Our Very Own Wilderness

There is this small swath of relatively flat, open land on our otherwise very steep hill.

More Greens?

For the longest time, I gazed upon it, feeling overwhelmed with the possibilities.

A Dahlia Garden?

There are so many opportunities for that space: we could grow crops up there. Corn, blueberries, more strawberries, more tomatoes, more greens, grapes. We could raise chickens. We could build a swimming pool. Or most stereotypically, we could install a hot tub up yonder. I would want to put one of the old cool redwood tubs in. The ones so many of my friends had, growing up.

A Tree House?

Each of these projects would cost money and time. Each is a big commitment. Each would exclude the others. The only concept I ever really understood in Econ 101 was opportunity cost. That idea has haunted me ever since. I WAS GOING TO MISS OUT ON SOMETHING IF I CHOSE SOMETHING ELSE! Scary thought, indeed.

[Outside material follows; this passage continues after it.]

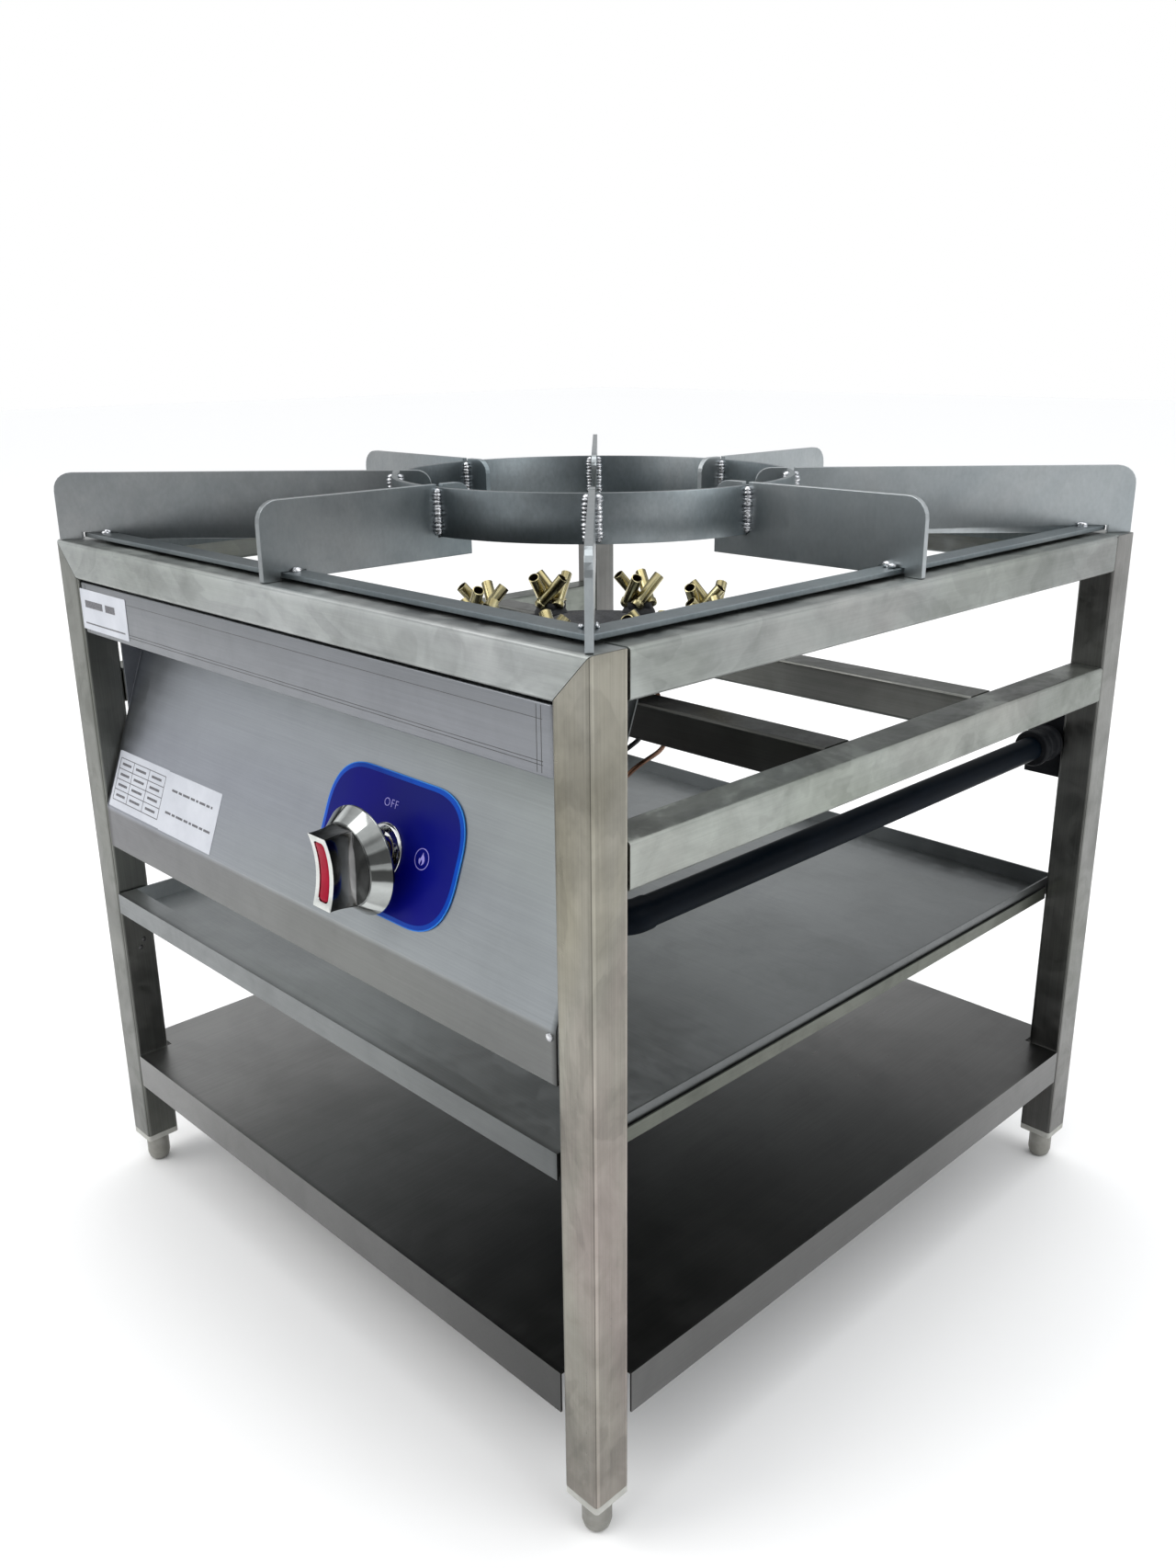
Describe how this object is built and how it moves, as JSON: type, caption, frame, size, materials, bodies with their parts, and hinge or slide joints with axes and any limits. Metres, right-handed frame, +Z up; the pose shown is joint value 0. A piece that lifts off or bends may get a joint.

So for a long time, I was stumped with what to do there. This is totally a metaphor for my life after my second miscarriage, by the way. (Yeah, I knew you were with me. But sometimes I get a bit Captain Obvious.)

Now, I’m just excited to pursue the project we’ve chosen.

Stay tuned.

Do you have any untapped projects you’ve been intimidated by? What are they, and why?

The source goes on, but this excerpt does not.